Sebelum memulai rock climbing, Kamu perlu trekking dulu memasuki kawasan hutan sekitar 15 menit. Menurut saya trekking inilah yang membuat saya sedikit menurunkan nyali, kenapa? “Trekking aja udah capek, apalagi nanti panjat tebing?” begitu lah isi pikiran saya ketika mulai trekking. Mungkin si pemandu tahu kalau saya sedikit kelelahan dari suara nafas saya yang terdengar ngos-ngosan, terus dia bilang “Capek ya Teh? Nanti pas naik mah nggak se-capek ini da…” Ya kata-katanya cukup menghibur saya, saya pikir itu bohong karena biasanya kalau sedang trekking orang-orang selalu bilang “Ayo semangat, sebentar lagi kita sampai pos. Paling 15 menit lagi…” padahal aslinya 1 jam lagi huhuhu. Tapi pemandu itu tidak bohong kok, rock climbing tak se-melelahkan trekking. By the way ngos-ngosan saat trekking saya jadi ingat waktu pendakian ke Gunung Guntur (Baca postingan saya sebelumnya ya..)
Bagi Kamu dan saya yang pemula pun tak perlu takut, ini dijamin aman karena alat-alatnya pun sudah memenuhi standar keamanan, Kamu hanya perlu menaiki satu persatu tangga besi yang sudah tersedia.

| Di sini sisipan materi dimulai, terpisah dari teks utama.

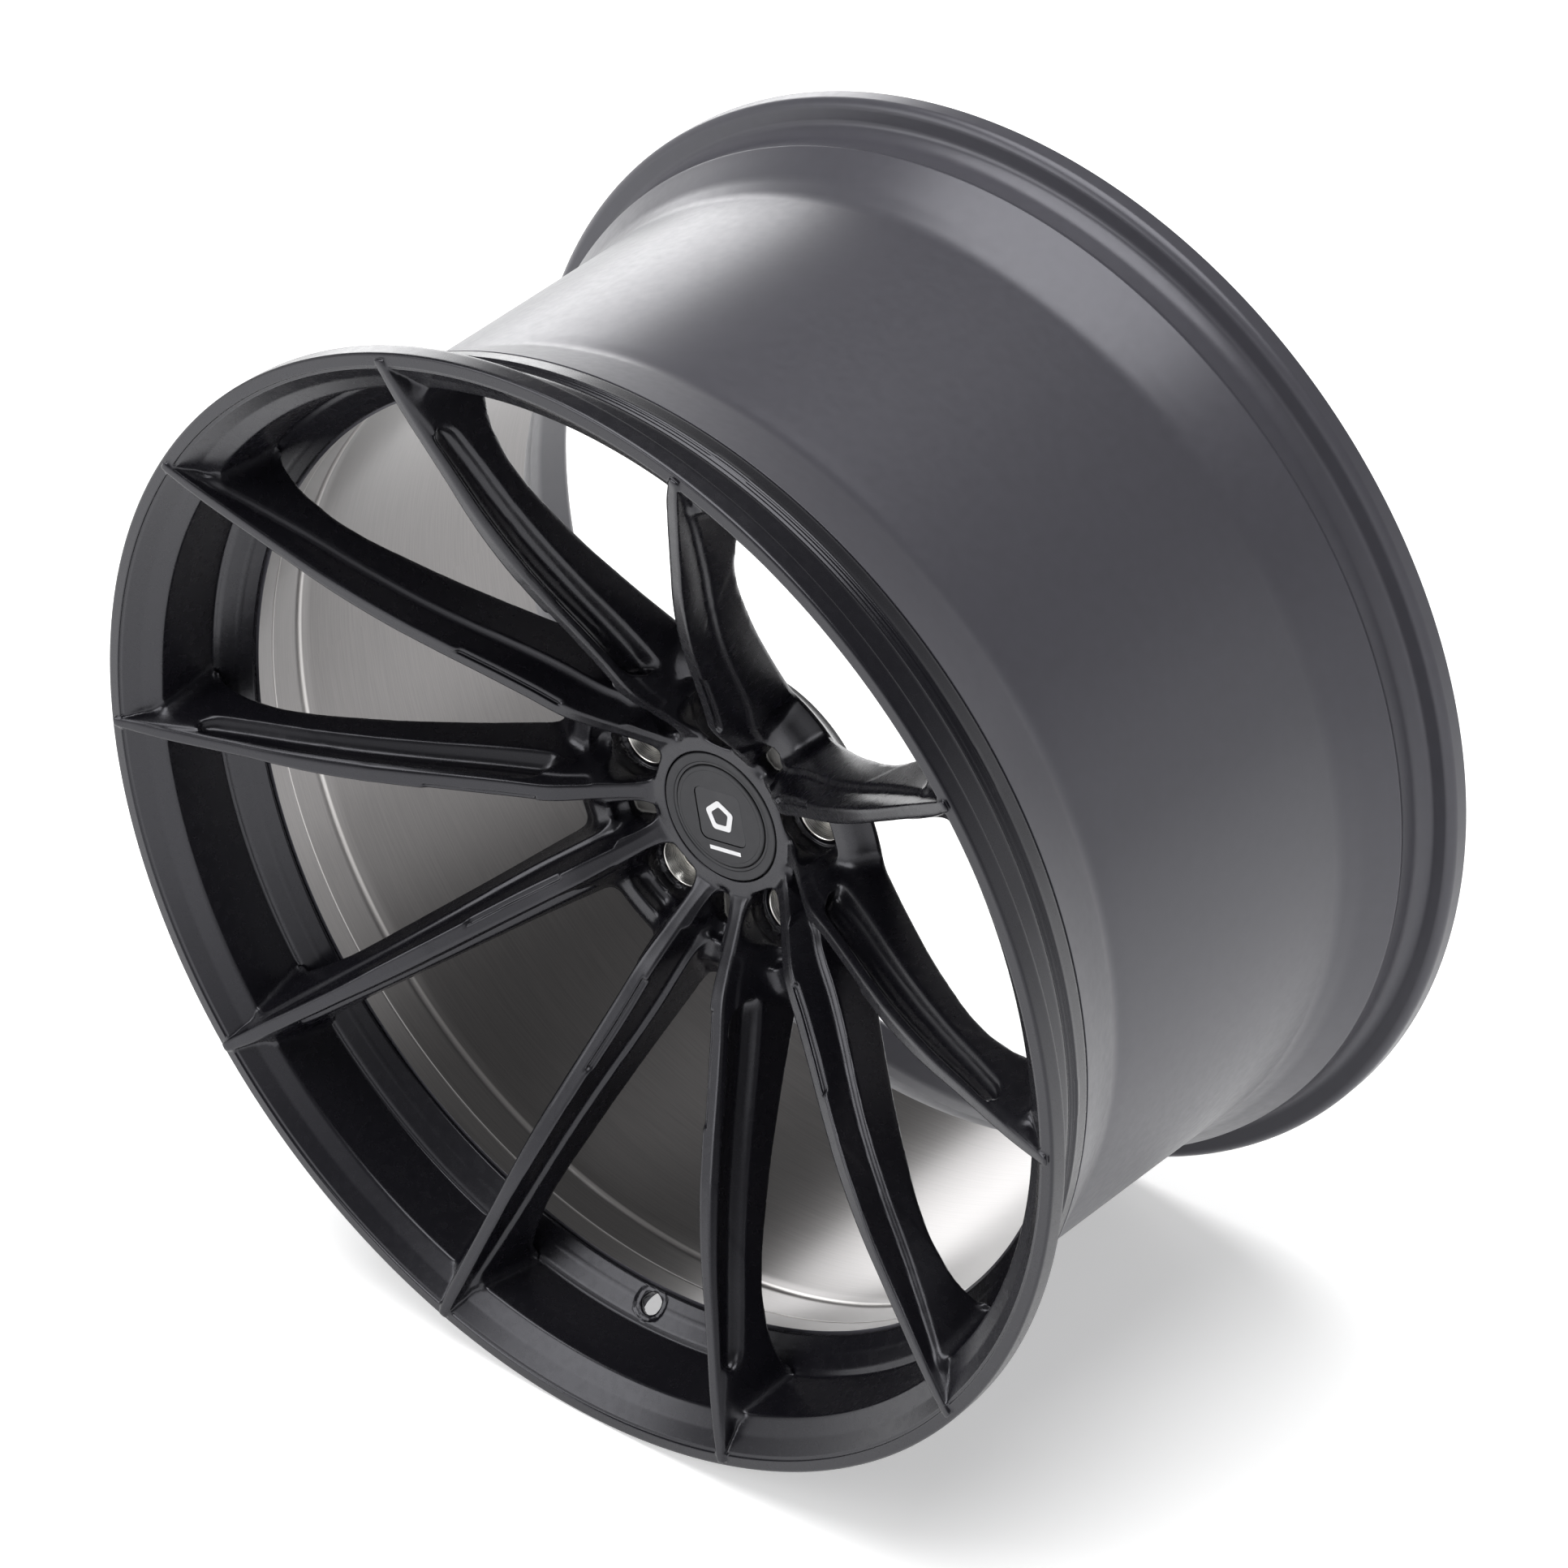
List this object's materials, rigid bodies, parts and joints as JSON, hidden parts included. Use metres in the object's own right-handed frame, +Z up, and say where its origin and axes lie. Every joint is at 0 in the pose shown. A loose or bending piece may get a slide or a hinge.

Hanya saja yang membuat saya sedikit BT itu tiap (kira-kira) 3 meter sekali kita harus memindahkan harnes pada tambang besi, karena pada setiap 3 meter sekali ada hanger yang berfungsi menguatkan tambang besi agar tidak kendor. Kalau Kamu maksa tidak mau memindahkan harnes-nya, dijamin kamu tidak akan bisa melanjutkan perjalanan, karena harnes-mu nyangkut.
Jika Kamu tanya bagaimana rasanya berada di ketinggian begini dengan hanya sebatang besi sebagai pijakan? Jawabanya adalah kaki saya rasanya geli, digelitik oleh ketinggian. Spot ini yang rasanya ngeri-ngeri sedap, dan satu lagi spot yang bisa bikin saya berhenti sesaat untuk berfikir “langkah mana yang harus saya ambil?” yaitu saat turun (tidak sempat saya foto, karena sibuk melangkah untuk turun ditambah hari sudah semakin panas).
Oh ya ada beberapa tips dari saya saat melakukan rock climbing di Gunung Parang:
- Booking terlebih dahulu (Agar pemandu tidak kaget dengan kedatanganmu).
- Datanglah pagi-pagi sekali agar pendakianmu tak terhambat oleh teriknya matahari.
- Gunakan baju lengan panjang dan sunscreen agar kulitmu terlindungi.
- Gunakan sarung tangan agar saat Kamu mengaitkan harnes pada tambang besi, kulitmu tidak terjepit seperti saya. Menggunakan sarung tangan juga melindungi tanganmu dari sinar matahari dan panasnya batu serta tangga besi.
- Gunakan sepatu atau sandal gunung agar kakimu tidak lecet.
Spot terbaik di Gunung Parang ini (menurut saya) adalah saat jalur horizontal serta view yang langsung menghadap ke waduk Jatiluhur. Indah tiada tara.
Saat turun Kamu akan menemukan spot selfie (dan pacaran) yang bagus, tapi disini tidak sempat saya foto karena kaki saya sudah lemas. Jangankan untuk selfie, untuk jalan saja sempoyongan.
Bonus foto, hasil rock climbing tanpa sarung tangan.
Tulisan ini hanya menggambarkan secuil pengalaman menarik dari pendakian Gunung Parang, Kamu tidak akan menemukan kepuasan apapun dari tulisan ini kecuali Kamu mencobanya sendiri.